Charmian Devi Ignites a Fierce Reckoning on “Diamond Hour"
- Victoria Pfeifer

- 10 hours ago
- 2 min read

Charmian Devi has never been the type to tiptoe around reality, and “Diamond Hour” proves she is still incapable of playing it safe. This track arrives with the force of someone who has watched the world unravel and decided she is not going down quietly. It is alt-rock with a pulse, a bite, and a conscience, and it hits with the kind of clarity you only get from an artist who has lived more than one lifetime.
From the opening beat, the song feels alive and restless. Tony Garnier’s upright bass gives the track a steady, almost ominous heartbeat. Dan Hickey’s percussion pushes everything forward with a sense of urgency that is impossible to ignore. Connor Kennedy’s guitar work slices clean across the soundscape, leaving flashes of electricity in its wake. The arrangement is tight enough to cut glass and raw enough to feel dangerous.
Then there is Devi. Her voice carries truth the way fire carries heat. It is textured, emotional, unpolished in the most intentional way, and completely unwilling to dilute itself for comfort. She sings like someone who has seen systems fail, watched people break, and still refuses to let darkness become normal.
The writing in “Diamond Hour” is direct and brutally honest. No pretty distractions. No metaphors so vague they lose meaning. Devi talks about rising violence, authoritarian creep, collective fear, and the responsibility we have to resist all of it. Not later. Now. It is rare to hear a track that feels both politically charged and deeply human without collapsing under its own weight. She pulls it off because she means every word.
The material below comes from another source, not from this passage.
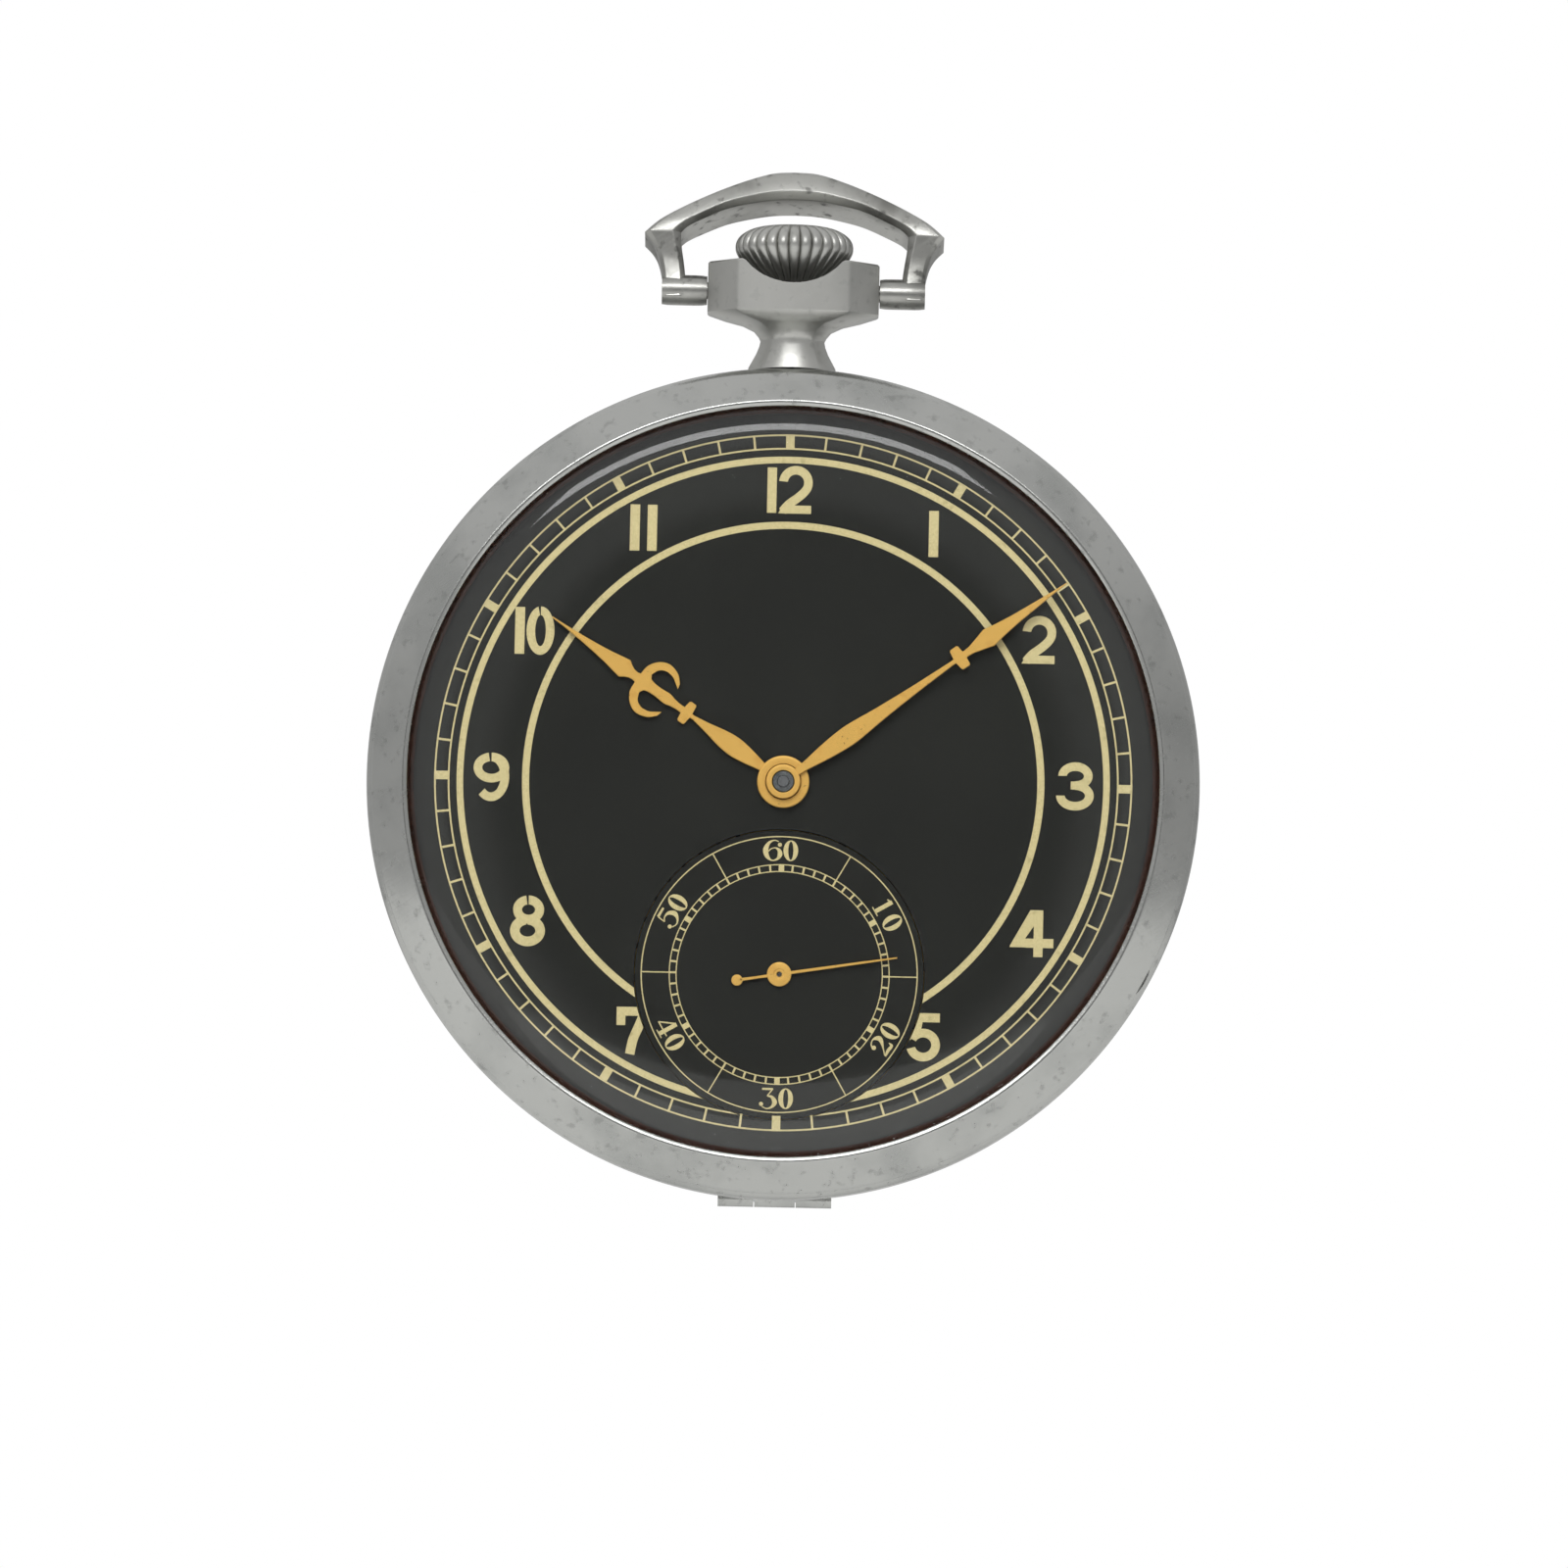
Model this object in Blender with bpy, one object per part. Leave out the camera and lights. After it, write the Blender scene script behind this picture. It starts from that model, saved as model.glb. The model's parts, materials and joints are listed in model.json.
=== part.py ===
"""Open face pocket watch: snap bezel, hinged back, keyless winding and a jewelled lever movement.

Frame: the dial faces -Y, +Z points to twelve o'clock and +X to three o'clock. The origin is the
middle of the flat back face, on the axis of the hands. A "height" is a distance in front of that
face, so height h lies at y = -h. Places in the movement are (x, z) pairs as seen from the dial.
"""

from math import acos, asin, atan2, cos, degrees, hypot, pi, radians, sin, sqrt

import bmesh
import bpy
from mathutils import Matrix

MM = 0.001

# ---- driving dimensions: case -------------------------------------------------------------
CASE_R = 24.5 * MM
BEZEL_R = CASE_R - 0.33 * MM
APERTURE_R = CASE_R - 2.46 * MM
WALL = 0.45 * MM
BACK_FLAT_R = 12.0 * MM
BACK_EDGE_H = 2.2 * MM
BAND_TOP_H = 6.95 * MM
BEZEL_FACE_H = BAND_TOP_H + 0.45 * MM
BEZEL_LIP_H = BEZEL_FACE_H + 1.3 * MM
CRYSTAL_EDGE = 0.4 * MM
CRYSTAL_RISE = 1.2 * MM
CASE_INNER_R = CASE_R - 2.6 * MM
FIT = 0.05 * MM
SNAP_FIT = 0.1 * MM
CASE_SIDES = 40

# ---- pendant, bow and crown ----------------------------------------------------------------
STEM_H = 4.2 * MM
PIVOT_Z = CASE_R + 4.7 * MM
BLOCK_HALF_X = 5.06 * MM
BLOCK_HALF_Y = 3.3 * MM
NECK_R = 1.95 * MM
BOW_PIN_R = 0.5 * MM
BOW_BARREL_R = 0.9 * MM
BOW_LEAN_DEG = 17.0
CROWN_R = 3.5 * MM
CROWN_FLUTES = 30
STEM_R = 0.55 * MM
CROWN_PULL = 1.0 * MM

# ---- dial and hands ------------------------------------------------------------------------
DIAL_R = APERTURE_R + 0.56 * MM
DIAL_LOW_H = 6.6 * MM
DIAL_THICK = 0.4 * MM
SECONDS_Z = -11.3 * MM
SUBDIAL_R = 8.5 * MM
HOUR_HAND_LENGTH = 16.7 * MM
MINUTE_HAND_LENGTH = 20.35 * MM
SECOND_HAND_LENGTH = 7.0 * MM
HOUR_ANGLE_DEG = 304.4
MINUTE_ANGLE_DEG = 53.8
SECOND_ANGLE_DEG = 80.9
HAND_THICK = 0.14 * MM

# ---- movement ------------------------------------------------------------------------------
PLATE_R = CASE_INNER_R - 0.3 * MM
PLATE_LOW_H = 4.6 * MM
PLATE_TOP_H = 5.9 * MM
BRIDGE_R = PLATE_R - 1.6 * MM
BRIDGE_LOW_H = 1.2 * MM
BRIDGE_THICK = 0.65 * MM
ARBOR_R = 0.32 * MM
CANNON_R = 0.60 * MM
HOUR_PIPE_R = 0.98 * MM
TOOTH_GAP = 0.06 * MM
WHEEL_THICK = 0.2 * MM
MOTION_LOW_H = 5.97 * MM
BALANCE_R = 6.5 * MM
ESCAPE_R = 3.2 * MM
BARREL_R = 7.9 * MM

# tooth counts
CENTRE_TEETH, THIRD_PINION = 48, 6
THIRD_TEETH, FOURTH_PINION = 45, 6
FOURTH_TEETH, ESCAPE_PINION = 60, 6
BARREL_TEETH, CENTRE_PINION = 54, 8
CANNON_TEETH, MINUTE_TEETH = 10, 30
MINUTE_PINION, HOUR_TEETH = 8, 32
SETTING_TEETH = 20
RATCHET_TEETH, CROWN_WHEEL_TEETH, WINDING_TEETH = 40, 18, 11
COARSE_TEETH = 20
ESCAPE_TEETH = 15

# centre distances that set the train
CENTRE_TO_THIRD = 6.84 * MM
THIRD_TO_FOURTH = 5.44 * MM
FOURTH_TO_ESCAPE = 5.2 * MM
CENTRE_TO_BARREL = 9.43 * MM
CENTRE_TO_MINUTE = 4.2 * MM
BARREL_ANGLE_DEG = 142.0
ESCAPE_ANGLE_DEG = 20.0
BALANCE_AT = (12.6 * MM, -3.0 * MM)
CROWN_WHEEL_Z = 14.0 * MM


# ---- places worked out from those values ---------------------------------------------------
def polar(centre, distance, angle):
    return centre[0] + distance * cos(angle), centre[1] + distance * sin(angle)


def direction(a, b):
    return atan2(b[1] - a[1], b[0] - a[0])


def distance(a, b):
    return hypot(b[0] - a[0], b[1] - a[1])


def third_place():
    """The third wheel meshes on both sides, so it sits at the corner of a triangle."""
    drop = -SECONDS_Z
    cosine = (CENTRE_TO_THIRD**2 + drop**2 - THIRD_TO_FOURTH**2) / (2 * CENTRE_TO_THIRD * drop)
    return polar(CENTRE, CENTRE_TO_THIRD, radians(-90) - acos(cosine))


CENTRE = (0.0, 0.0)
FOURTH = (0.0, SECONDS_Z)
THIRD = third_place()
ESCAPE = polar(FOURTH, FOURTH_TO_ESCAPE, radians(ESCAPE_ANGLE_DEG))
BARREL = polar(CENTRE, CENTRE_TO_BARREL, radians(BARREL_ANGLE_DEG))
LINE_OF_CENTRES = direction(ESCAPE, BALANCE_AT)
ESCAPE_TO_PALLET = ESCAPE_R * 1.155
PALLET = polar(ESCAPE, ESCAPE_TO_PALLET, LINE_OF_CENTRES)
CROWN_WHEEL = (0.0, CROWN_WHEEL_Z)
MINUTE_WHEEL = polar(CENTRE, CENTRE_TO_MINUTE, radians(75))
MOTION_MODULE = 2 * CENTRE_TO_MINUTE / (CANNON_TEETH + MINUTE_TEETH)
SETTING_R = MOTION_MODULE * SETTING_TEETH / 2
SETTING_WHEEL = polar(MINUTE_WHEEL, MOTION_MODULE * (MINUTE_TEETH + SETTING_TEETH) / 2, radians(98))
RATCHET_R = distance(BARREL, CROWN_WHEEL) * RATCHET_TEETH / (RATCHET_TEETH + CROWN_WHEEL_TEETH)
CROWN_WHEEL_R = distance(BARREL, CROWN_WHEEL) - RATCHET_R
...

Charmian Devi has decades of credibility behind her, from her early punk roots to her work with legends like Lenny Kaye and Steve Shelley to her celebrated indie singles that continue to rack up streams. “Diamond Hour” feels like the culmination of all of it. It is not nostalgia. It is evolution. It is a veteran artist sharpening her voice for the world we live in now.
With a new album recording in London in early 2026 featuring Alex Thomas, Jonathan Noyce, and John Atterbury, this track is the signal flare of what is coming. Charmian Devi is not just observing the chaos. She is confronting it head-on.